▶ _Information shown_

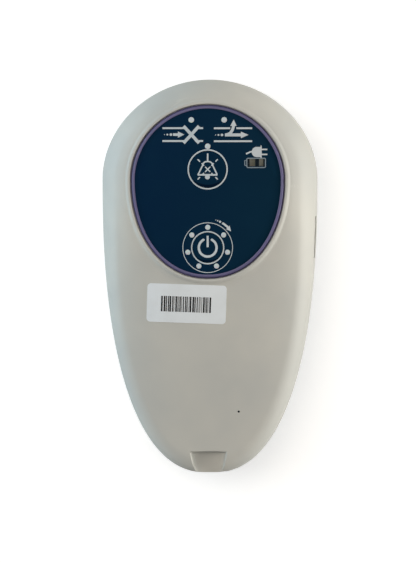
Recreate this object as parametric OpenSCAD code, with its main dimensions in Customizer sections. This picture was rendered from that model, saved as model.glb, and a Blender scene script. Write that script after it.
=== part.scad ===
// Portable negative pressure wound therapy unit, without its canister.
// It lies on its back: +Z comes out of the control panel, +Y points to the round head.

/* [Casing] */
// Width across the widest line
body_w = 89; // [87:0.5:94]
// Length of the round head, from the widest line to its end
head_l = 41.2; // [40.5:0.1:45]
// Length of the tail, from the widest line to its end
tail_l = 122.3; // [121:0.1:128]
// Roundness power of the head's outline, 2 is an ellipse
head_pow = 1.95; // [1.9:0.01:2.1]
// Roundness power of the tail's outline
tail_pow = 2.365; // [2.3:0.005:2.5]
// Depth from the back to the rim of the control panel
depth = 38; // [37.5:0.5:42]
// Wall of the front housing
wall = 2.4; // [2.2:0.1:2.6]
// Wall of the rear housing's sides
rear_wall = 2.2; // [2:0.1:2.4]
// Wall of the rear housing's back
back_wall = 2.2; // [2:0.1:2.4]
// Height of the front housing's lower edge above the back
rim_z = 12; // [11.5:0.1:12.5]
// How far the rear housing reaches up into the front housing
plug_overlap = 3; // [2.8:0.1:3.2]
// Radial gap between the two housings where they plug together
plug_gap = 0.3; // [0.25:0.05:0.4]
// Radius of the rounded edge of the back
back_edge_r = 5; // [3:0.5:6]
// How far below the panel's rim the casing's edge lies at the tail
tail_fall = 9; // [7:0.5:9.5]
// How far below the panel's rim the casing's edge lies at the head
head_fall = 7; // [5.5:0.1:7.5]
// Width of the shoulder's rounding, seen from the front
shoulder_w = 7; // [6:0.1:7.7]
// Height of the shoulder's rounding
shoulder_h = 4; // [3.5:0.1:6]
// Crown of the front between shoulder and panel, 1 is flat
crown_pow = 1.2; // [1.1:0.05:1.6]

/* [Control panel] */
// Width of the panel's bezel
panel_w = 63.6; // [62:0.2:65]
// Length of the bezel above its widest line
panel_head_l = 31; // [30.4:0.1:31.2]
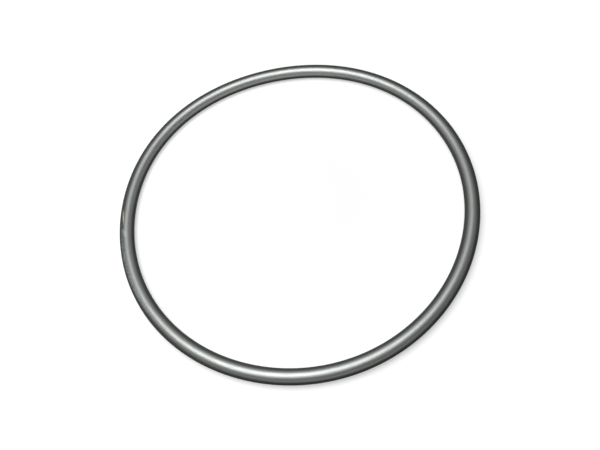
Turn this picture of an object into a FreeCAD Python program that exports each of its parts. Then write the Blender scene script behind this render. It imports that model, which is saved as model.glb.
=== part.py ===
import FreeCAD, Part
import math
import os
import Sketcher

# O-ring of standard dash size 352, moulded in one piece in black nitrile rubber
# A closed ring of round cord. Its mould has two halves that meet at the ring's mid-plane.
# The film of rubber squeezed out between them is trimmed flush round the outside. Round the
# hole, where trimming reaches less well, it is left as a fine witness line.
# Millimetres. The origin is the ring's centre, and +Z is the ring's axis.

# Driving dimensions: name, millimetres, meaning
SIZES = [
    ("inner_diameter", 123.19, "across the hole of the free ring, cord to cord"),
    ("cord_diameter", 5.33, "of the round cord, and so the height of the ring"),
    ("flash_height", 0.06, "of the witness line, from the cord into the hole"),
    ("flash_width", 0.12, "of the witness line, along the ring's axis"),
]

# Numbers by which a sketch knows its own axes, its root point and a shape's points
ROOT = (-1, 1)
HORIZONTAL_AXIS = -1
START, END, CENTRE = 1, 2, 3

FULL_TURN = 360
# How far from the origin the ring's centre of mass may come out, in millimetres
CENTRE_LIMIT = 1e-4


def make_sheet(doc):
    """Lay out the driving dimensions, one to a row, with each value's cell under its name."""
    sheet = doc.addObject("Spreadsheet::Sheet", "Sizes")
    for row, (alias, value, meaning) in enumerate(SIZES, start=1):
        sheet.set(f"A{row}", alias)
        sheet.set(f"B{row}", str(value))
        sheet.set(f"C{row}", meaning)
        sheet.setAlias(f"B{row}", alias)
    doc.recompute()
    return sheet


def origin_feature(body, role):
    """Return the plane or axis of the body's own origin that has this role."""
    return next(feature for feature in body.Origin.OriginFeatures if feature.Role == role)


def drive(sketch, name, expression, kind, *where):
    """Add a named dimension to a sketch and let the driving dimensions set it."""
    index = sketch.addConstraint(Sketcher.Constraint(kind, *where))
    sketch.renameConstraint(index, name)
    sketch.setExpression(f"Constraints.{name}", expression)


def draw_section(sketch, sheet):
    """Draw the cord's round section, broken only where the witness line stands into the hole."""
    radius = sheet.cord_diameter / 2
    centre_x = sheet.inner_diameter / 2 + radius
    tip_x = sheet.inner_diameter / 2 - sheet.flash_height
    half = sheet.flash_width / 2
    gap = math.asin(half / radius)
    foot_x = centre_x - radius * math.cos(gap)

    circle = Part.Circle(FreeCAD.Vector(centre_x, 0, 0), FreeCAD.Vector(0, 0, 1), radius)
    cord = sketch.addGeometry(Part.ArcOfCircle(circle, gap - math.pi, math.pi - gap))
    corners = [(foot_x, half), (tip_x, half), (tip_x, -half), (foot_x, -half)]
    points = [FreeCAD.Vector(x, z, 0) for x, z in corners]
    top, tip, bottom = [
        sketch.addGeometry(Part.LineSegment(*ends)) for ends in zip(points, points[1:])
    ]

    for line, following in ((cord, top), (top, tip), (tip, bottom), (bottom, cord)):
        sketch.addConstraint(Sketcher.Constraint("Coincident", line, END, following, START))
    for line in (top, bottom):
        sketch.addConstraint(Sketcher.Constraint("Horizontal", line))
    sketch.addConstraint(Sketcher.Constraint("Symmetric", tip, START, tip, END, HORIZONTAL_AXIS))
    sketch.addConstraint(Sketcher.Constraint("PointOnObject", cord, CENTRE, HORIZONTAL_AXIS))

    drive(
        sketch, "cord_diameter", "Sizes.cord_diameter",
        "Diameter", cord, sheet.cord_diameter,
    )
    drive(
        sketch, "cord_centre", "(Sizes.inner_diameter + Sizes.cord_diameter) / 2",
        "DistanceX", *ROOT, cord, CENTRE, centre_x,
    )
    drive(
        sketch, "flash_width", "Sizes.flash_width",
        "DistanceY", tip, END, tip, START, sheet.flash_width,
    )
    drive(
        sketch, "flash_tip", "Sizes.inner_diameter / 2 - Sizes.flash_height",
        "DistanceX", *ROOT, tip, START, tip_x,
    )


def make_ring(doc, sheet):
    """Build the ring as one body: its section, turned once round the ring's axis."""
    body = doc.addObject("PartDesign::Body", "o_ring")
    body.Label = "o_ring"
    body.Placement = FreeCAD.Placement()

    section = body.newObject("Sketcher::SketchObject", "Section")
    section.AttachmentSupport = [(origin_feature(body, "XZ_Plane"), "")]
    section.MapMode = "FlatFace"
    draw_section(section, sheet)

    ring = body.newObject("PartDesign::Revolution", "Ring")
    ring.Profile = section
    ring.ReferenceAxis = (origin_feature(body, "Z_Axis"), [""])
    ring.Angle = FULL_TURN
    return body


def check(doc, bodies):
    """Stop if a feature failed, or if a body isn't one sound solid that is centred on the origin."""
    for item in doc.Objects:
        if "Invalid" in item.State or "Error" in item.State:
            raise RuntimeError(f"{item.Name} failed: {item.State}")
    for body in bodies:
        shape = body.Shape
        if shape.isNull() or not shape.isValid() or len(shape.Solids) != 1:
            raise RuntimeError(f"{body.Label} isn't one valid solid")
        if shape.Solids[0].CenterOfMass.Length > CENTRE_LIMIT:
            raise RuntimeError(f"{body.Label} isn't centred on the origin")


def main():
    """Build the ring, check it and write it out."""
    doc = FreeCAD.newDocument("o_ring_352")
    bodies = [make_ring(doc, make_sheet(doc))]
    doc.recompute()
    check(doc, bodies)
    os.makedirs("parts", exist_ok=True)
    for body in bodies:
        body.Shape.exportStep(f"parts/{body.Label}.step")
        box = body.Shape.optimalBoundingBox(False)
        print(
            f"{body.Label}: {box.XLength:.3f} x {box.YLength:.3f} x {box.ZLength:.3f} mm, "
            f"{body.Shape.Volume:.2f} mm3, {len(body.Shape.Faces)} faces"
        )


main()
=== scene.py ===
"""Rubber o-ring of standard dash size 352, lying free on a pale floor.

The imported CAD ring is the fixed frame. Here one finer ring stands for it: the same round cord and
witness line, laid down slightly out of round as free rubber lies, and dressed in satin rubber.
Metres throughout. The origin is the ring's centre, and +Z is the ring's axis.
"""

import logging
import math
from dataclasses import dataclass
from enum import Enum
from typing import Any, Mapping

import bmesh
import bpy
from mathutils import Euler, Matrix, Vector


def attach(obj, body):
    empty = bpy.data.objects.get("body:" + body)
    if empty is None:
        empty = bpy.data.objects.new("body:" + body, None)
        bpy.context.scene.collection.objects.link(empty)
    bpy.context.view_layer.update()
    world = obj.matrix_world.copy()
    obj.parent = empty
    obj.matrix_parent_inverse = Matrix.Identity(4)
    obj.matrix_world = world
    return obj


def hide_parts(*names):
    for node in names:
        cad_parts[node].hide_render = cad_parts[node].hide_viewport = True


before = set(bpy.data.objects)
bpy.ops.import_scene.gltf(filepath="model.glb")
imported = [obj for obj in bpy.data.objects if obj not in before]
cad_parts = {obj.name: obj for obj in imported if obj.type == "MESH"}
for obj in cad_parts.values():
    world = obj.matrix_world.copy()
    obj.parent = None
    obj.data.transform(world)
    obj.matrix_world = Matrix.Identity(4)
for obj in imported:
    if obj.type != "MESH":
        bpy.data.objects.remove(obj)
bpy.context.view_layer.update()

LOG = logging.getLogger("o_ring")

MM = 0.001
FULL_TURN = 2 * math.pi
# The ring's own map of its skin, in turns round the ring and turns round the cord
SKIN_MAP = "along_and_round"

# Settings that several nodes share
SMOOTH = {"interpolation_type": "SMOOTHSTEP"}
OF_COLOURS = {"data_type": "RGBA"}

# The sockets by which a Mix node mixes colours, because their names come more than once
MIX_SHARE = 0
MIX_UNDER = 6
MIX_OVER = 7
MIX_RESULT = 2


# Colour and node helpers


def linear(hex_colour: str) -> tuple[float, float, float, float]:
    """Turn an sRGB hex colour into the linear colour that a shader takes.

    Args:
        hex_colour: six hex digits, such as "2b2a28".

    Returns:
        Linear red, green and blue, and an alpha of one.
    """
    channels = (int(hex_colour[i : i + 2], 16) / 255 for i in (0, 2, 4))
    # The curve of the sRGB standard, with its straight foot near black
    red, green, blue = (
        c / 12.92 if c <= 0.04045 else ((c + 0.055) / 1.055) ** 2.4 for c in channels
    )
    return red, green, blue, 1.0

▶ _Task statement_
Everything from the line containing "box = body.Shape.optimalBoundingBox(False)" down to the line containing "if empty is" should be repeated exactly, with both end lines kept and no other lines added.

▶ _In response_
        box = body.Shape.optimalBoundingBox(False)
        print(
            f"{body.Label}: {box.XLength:.3f} x {box.YLength:.3f} x {box.ZLength:.3f} mm, "
            f"{body.Shape.Volume:.2f} mm3, {len(body.Shape.Faces)} faces"
        )


main()
=== scene.py ===
"""Rubber o-ring of standard dash size 352, lying free on a pale floor.

The imported CAD ring is the fixed frame. Here one finer ring stands for it: the same round cord and
witness line, laid down slightly out of round as free rubber lies, and dressed in satin rubber.
Metres throughout. The origin is the ring's centre, and +Z is the ring's axis.
"""

import logging
import math
from dataclasses import dataclass
from enum import Enum
from typing import Any, Mapping

import bmesh
import bpy
from mathutils import Euler, Matrix, Vector


def attach(obj, body):
    empty = bpy.data.objects.get("body:" + body)
    if empty is None:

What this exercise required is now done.